![How affordable housing is turning lifeless towns into investment hubs](/_next/image?url=https%3A%2F%2Fcdn.radioafrica.digital%2Fimage%2F2025%2F02%2Fd36c5746-ceff-4e87-a072-bc87cbc7fd49.jpeg&w=3840&q=75)
Open sewers flowing uninterrupted welcomes one to Mukuru Kwa
Njenga slums.
Here, its survival for the fittest.
Milka Moraa, 30, knows this too well having left her Kisii
home in 2016, determined to emancipate her family from the chains of poverty.
While at the once green city in the sun, the reality of
joblessness and hopelessness confronted her.
Moraa was forced to take refuge in Mukuru Kwa Njenga slums.
“I was keen to have better life,” she says.
Mukuru slums covers three settlements in an area of 689
acres, with a population of 100,561 households living in difficult conditions.
Ninety-four per cent of Mukuru dwellers are tenants in tiny
iron sheet shacks with minimal infrastructure.
Owing to the difficult conditions that hinder effective
planning and development, Mukuru was declared a Special Planning Area by the
government.
The declaration
allows the unique development challenges in Mukuru to be addressed in a
specialised and participatory manner as required by the Physical and Land Use Planning Act.
At the city, Moraa,
unwilling to throw in the towel decided to engage in casual jobs to put food on
the table for her two children.
As she tried to put
her house in order, life became unbearable and was forced to put up at the
iron-sheet houses, within the slums where her monthly house rent then was
Sh2,000.
“I lived in an iron-sheet house for four years,” she says.
Moraa and her family have lived in deplorable conditions,
struggling with inadequate shelter, lack of basic amenities and insecurity.
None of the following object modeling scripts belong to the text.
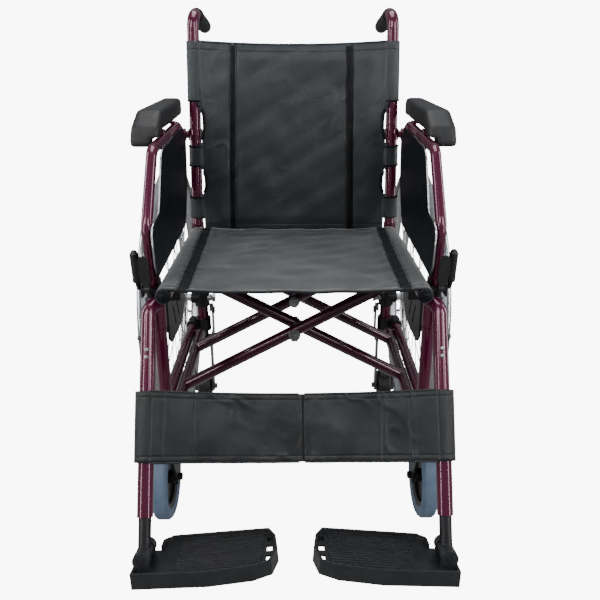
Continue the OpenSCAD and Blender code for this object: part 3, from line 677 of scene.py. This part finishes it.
def build_strap():
    hang = hung_cloth(0.47, STRAP_H, 0.006, (0, -6, -4), 15, 0.006)
    soft, folds, fine = field(31, 8, 0.05, 0.13), creases(37, 0.03, 0.07, 4), creases(51, 0.018, 0.04, 4)
    marks = (-0.2096, -0.163, 0.012, 0.140, 0.184)

    def place(u, w, behind=0.0):
        """u runs across the chair, w down the tube from the top edge."""
        centre_x = KNEE.x + LEAN.x * (STRAP_AT + w)
        turn = np.clip((np.abs(u) - centre_x) / STRAP_R, 0, None)
        x = np.where(turn > 0, np.sign(u) * (centre_x + STRAP_R * np.sin(turn)), u)
        out = STRAP_R * np.cos(turn)
        x = x + np.sign(u) * 0.004 * np.sin(np.clip(turn, 0, math.pi))
        inner = np.clip((0.22 - np.abs(u)) / 0.05, 0, 1)
        move = hang(x, STRAP_H - w)
        out = (out + np.clip(move[..., 2], -0.004, 0.005) * inner
               + (0.0018 * soft(u, w) + 0.0028 * folds(u, w * 0.7) + 0.0012 * fine(u, w)) * inner)
        for m in marks:
            out = out + 0.0011 * groove(u - m - 0.004, 0.003) - 0.0011 * groove(u - m, 0.0012)
        out = out - 0.0008 * groove(np.minimum(np.abs(w - 0.010), np.abs(w - STRAP_H + 0.010)))
        out = out - behind
        down = w + 0.006 * (1 - w / STRAP_H) * np.clip(1 - (u / 0.23) ** 2, 0, 1)
        along = STRAP_AT + down
        y = KNEE.y + LEAN.y * along + OUT.y * out
        return np.stack([x, y, KNEE.z + LEAN.z * along + OUT.z * out], -1)

    def part(name, low, high, behind=0.0):
        us = spaced(low, high, 0.005, [m for m in marks if low < m < high])
        ws = spaced(0, STRAP_H, 0.005, (0.010, STRAP_H - 0.010), 0.004)
        u, w = np.meshgrid(us, ws)
        verts = place(u, w, behind).reshape(-1, 3)
        return thickened(piece(name, verts, grid_faces(len(us), len(ws)), STRAP_CLOTH), 0.0017)

    def front(u, w, off=0.0011):
        p = place(np.array([u]), np.array([w]))[0]
        return Vector(p) + OUT * off
    wrap = math.radians(215) * STRAP_R
    loop = 0.232
    ranges = {"left": (-loop, 0.0121), "right": (0.0125, loop)}
    for side, s in SIDES:
        low, high = ranges[side]
        band = part("calf_band_" + side, low, high)
        ends = sorted((s * loop, s * (0.2405 + wrap)))
        sleeve = part("calf_loop_" + side, *ends)
        across = np.arange(low + 0.003, high - 0.002, 0.005)
        lines = [stitches("strap_stitch", [front(a, w) for a in across]) for w in (0.010, STRAP_H - 0.010)]
        for m in marks:
            if low < m - 0.003 and m + 0.003 < high or m == 0.012 and s > 0:
                down = np.arange(0.003, STRAP_H - 0.002, 0.005)
                for d in (0.002, 0.007):
                    lines.append(stitches("strap_stitch", [front(m + d, w) for w in down]))
        for w in (0.0, STRAP_H):
            lines.append(swept("strap_hem", [front(a, w, 0) for a in across], 0.0017, STRAP_CLOTH, 8))
        if s > 0:
            lines.append(part("strap_tongue", -0.035, 0.0165, 0.0034))
        trim = joined("calf_trim_" + side, lines)
        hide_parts("calf_strap_" + side)
        for o in (band, trim, sleeve):
            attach(o, "footrest_" + side)
        for o in (band, trim):
            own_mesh(o)


build_strap()


# ---------- armpads and small fittings ----------

def build_pads():
    for side, s in SIDES:
        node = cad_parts["arm_pad_" + side]
        pad = bpy.data.objects.new("armpad_" + side, node.data.copy())
        scene.collection.objects.link(pad)
        remesh = pad.modifiers.new("Remesh", "REMESH")
        remesh.mode, remesh.voxel_size = "VOXEL", 0.0032
        smooth = pad.modifiers.new("Smooth", "SMOOTH")
        smooth.factor, smooth.iterations = 0.5, 14
        applied(pad)
        pad.data.materials.clear()
        pad.data.materials.append(FOAM)
        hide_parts("arm_pad_" + side)
        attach(pad, "armrest_" + side)


# Top and front edge of the side guard, as depth behind the seat front and height, both in mm
GUARD_EDGE = [(44, 492), (34, 512), (30, 522), (28, 545), (27, 570), (34, 581), (52, 586), (80, 588),
              (96, 592), (104, 604), (120, 630), (142, 664), (150, 674), (160, 682), (172, 686),
              (184, 688), (240, 690)]


def build_fittings():
    for side, s in SIDES:
        path = [(s * 0.2308, FRONT + y / 1000, z / 1000) for y, z in GUARD_EDGE]
        trim = swept("guard_edging_" + side, path, 0.0021, CHROME, 10, 0.8, (1, 0, 0))
        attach(trim, "armrest_" + side)
        heads = []
        for along in (0.070, 0.082):
            centre = KNEE + LEAN * along + OUT * 0.0128
            centre.x *= s
            heads.append(screw("hanger_screw", centre, OUT, 0.0034))
        centre = KNEE + LEAN * 0.052
        at = Vector((s * (centre.x + 0.0118), centre.y, centre.z))
        knob = screw("hanger_button_" + side, at, Vector((s, 0, 0)), 0.0052)
        knob.data.materials[0] = PLASTIC
        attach(knob, "footrest_" + side)
        heads = joined("hanger_screws_" + side, heads)
        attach(heads, "footrest_" + side)


def screw(name, centre, direction, radius):
    """Pan head screw with a round recess in its top."""
    shape = bmesh.new()
    rings = [(1.0, 0.0), (1.0, 0.25), (0.86, 0.5), (0.55, 0.62), (0.3, 0.64), (0.24, 0.35)]
    q = Vector((0, 0, 1)).rotation_difference(direction)
    last = None
    for share, high in rings:
        wide = radius * share
        spots = [Vector((math.cos(a) * wide, math.sin(a) * wide, high * radius))
                 for a in np.arange(16) * math.pi / 8]
        ring = [shape.verts.new(centre + q @ spot) for spot in spots]
        if last:
            for i in range(16):
                shape.faces.new((last[i], last[(i + 1) % 16], ring[(i + 1) % 16], ring[i]))
        last = ring
    shape.faces.new(last)
    mesh = bpy.data.meshes.new(name)
    shape.to_mesh(mesh)
    shape.free()
    mesh.materials.append(ZINC)
    made = bpy.data.objects.new(name, mesh)
    scene.collection.objects.link(made)
    return made


build_pads()
build_fittings()


# ---------- room, lights and camera ----------

WHITE = 9.0


def light(name, at, aim, size, power, colour=(1, 1, 1), tall=None):
    lamp = bpy.data.lights.new(name, "AREA")
    lamp.shape, lamp.size, lamp.size_y = "RECTANGLE", size, tall or size
    lamp.energy, lamp.color = power, colour
    made = bpy.data.objects.new(name, lamp)
    made.location = at
    made.rotation_euler = (Vector(aim) - Vector(at)).to_track_quat("-Z", "Y").to_euler()
    scene.collection.objects.link(made)


def build_room():
    world = bpy.data.worlds.new("white_room")
    scene.world = world
    world.use_nodes = True
    tree = world.node_tree
    back = tree.nodes["Background"]
    seen = tree.nodes.new("ShaderNodeBackground")
    seen.inputs["Color"].default_value = (1, 1, 1, 1)
    seen.inputs["Strength"].default_value = WHITE
    back.inputs["Color"].default_value = (0.86, 0.93, 1, 1)
    back.inputs["Strength"].default_value = 0.26
    mix, path = tree.nodes.new("ShaderNodeMixShader"), tree.nodes.new("ShaderNodeLightPath")
    tree.links.new(path.outputs["Is Camera Ray"], mix.inputs[0])
    tree.links.new(back.outputs[0], mix.inputs[1])
    tree.links.new(seen.outputs[0], mix.inputs[2])
    tree.links.new(mix.outputs[0], tree.nodes["World Output"].inputs["Surface"])
    corners = [(x, y, -0.001) for x, y in ((-6, -6), (6, -6), (6, 6), (-6, 6))]
    floor = piece("floor", corners, [(0, 1, 2, 3)], THREAD, False)
    n = Nodes("white_floor")
    glow = n.add("ShaderNodeEmission", in_Strength=WHITE)
    dim = n.add("ShaderNodeEmission", in_Strength=0.3)
    choose = n.add("ShaderNodeMixShader")
    n.link(n.add("ShaderNodeLightPath").outputs["Is Camera Ray"], choose.inputs[0])
    n.link(dim.outputs[0], choose.inputs[1])
    n.link(glow.outputs[0], choose.inputs[2])
    n.link(choose.outputs[0], n.tree.nodes["Material Output"].inputs["Surface"])
    floor.data.materials[0] = n.material
    light("key", (-1.3, -1.9, 2.6), (0, 0, 0.5), 1.4, 34, (1, 0.99, 0.97))
    light("fill", (1.5, -1.8, 2.2), (0, 0, 0.5), 1.4, 24, (0.96, 0.98, 1))
    light("top", (0, 0.6, 3.0), (0, 0, 0.5), 1.8, 40)
    for s in (-1, 1):
        light("strip", (s * 1.5, -1.25, 0.9), (0, -0.1, 0.5), 0.13, 11, tall=1.6)
        light("side", (s * 1.9, 0.2, 1.1), (0, 0, 0.5), 0.4, 14, tall=2.0)


def build_camera():
    camera = bpy.data.cameras.new("camera")
    camera.sensor_width, camera.lens = 36, 39.22
    made = bpy.data.objects.new("camera", camera)
    made.location = (-0.0019, FRONT - 0.9945, 0.8745)
    made.rotation_euler = (math.radians(90 - 22.19), 0, math.radians(-0.627))
    scene.collection.objects.link(made)
    scene.camera = made


build_room()
build_camera()
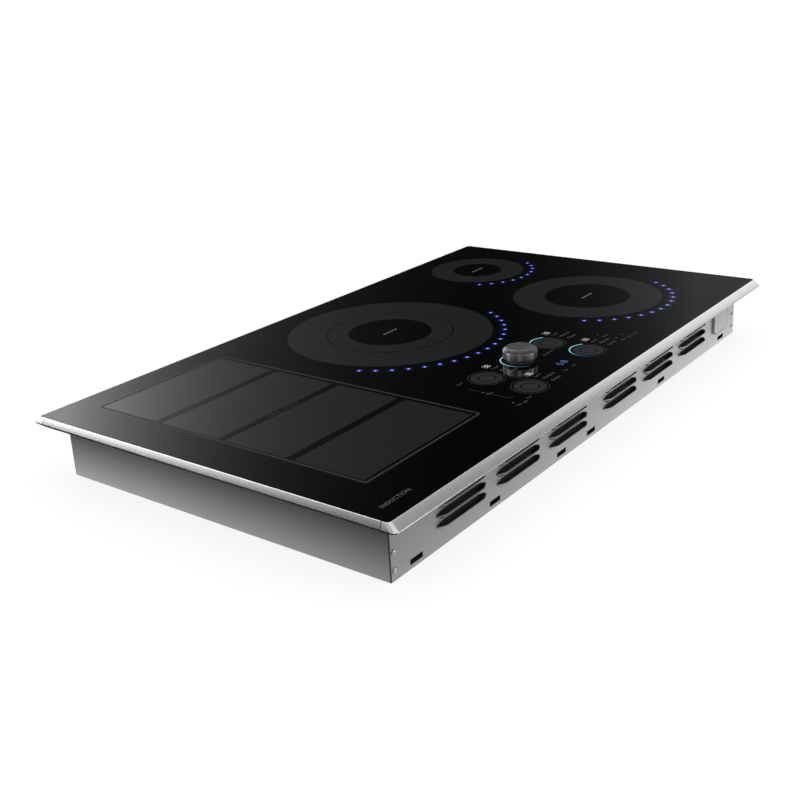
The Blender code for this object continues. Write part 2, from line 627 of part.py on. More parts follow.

With two children aged seven years and the other one a year
and seven months, her only sister later joined her putting further pressure on
her finances.
She has been washing clothes in the neighbourhood to earn a
living and earns between Sh500 and Sh700 per day.
“I have been washing clothes for the last three years,” she
says.
Today, Moraa lives in a single room with her two children
and her sister paying Sh4,000 rent. ‘
The money from washing clothes is however not enough sustain
them.
Already, the landlord was at the verge of closing her house
due to an outstanding rent of Sh8,000. This devastated her and forced her to
try and find a solution from the church.
“I went to Pastor Ng’ang’a during one of the church services
and he outrightly told me that he was not going to help me,” Moraa says.
She says the pastor told her that his place was for prayers
and not offering financial support.
“It was painful and I
felt bad,” Moraa says, adding that she did not even have fare to go back home.
Moraa said the incident at the church left her humiliated,
as the individual she turned to for help dismissed her request, telling her to
instead turn to the government for affordable housing.
While the experience
was painful, it turned out to be a turning point because the government has
taken up the challenge and is now walking with her on a journey that will
change her life forever.
That day, a good Samaritan stepped in and gave her fare back
home. Moraa’s woes would later be shared on social media where help came in
after her video went viral.
Well-wishers would later connect Moraa to the affordable
housing plan being rolled out by the state.
Kenyan police officer Sammy Ondimu led other well-wishers in
ensuring that Moraa’s dreams of owning a house one day was realised.
Following the interventions, Moraa is today on the cusp of a
life-changing opportunity — the chance to own a home in the upcoming Mukuru
Social housing project in Nairobi county.
Moraa has already met with Lands, Housing CS Alice Wahome,
to finalise her registration under the government’s Affordable Housing
Programme through Boma Yangu.
She has already signed an agreement with the state to secure
a bedsitter.
“I have seen the
house and it is in good condition,” says Moraa who will be leaving shortly for
her new home.
In a post on
Facebook, CS Wahome disclosed that Moraa had paid her deposit and will continue
paying as she rents to own.
“This morning, at
Ardhi House, I met Milka Moraa who explained to me her journey to where she is
now, we also discussed her registration to the Affordable Housing Programme
through Boma Yangu,” she said.
“She has paid her deposit and will continue paying as she
rents to own. In two months, Milka is now set to own a self-contained home at Mukuru
site, that is complete with essential amenities, including a kitchen, bathroom
and toilet.”
The CS thanked Ondimu for not only sharing Moraa’s plight
but also supporting her through the documentation process.
The CS also thanked Pastor Ng’ang’a for directing Moraa to affordable housing.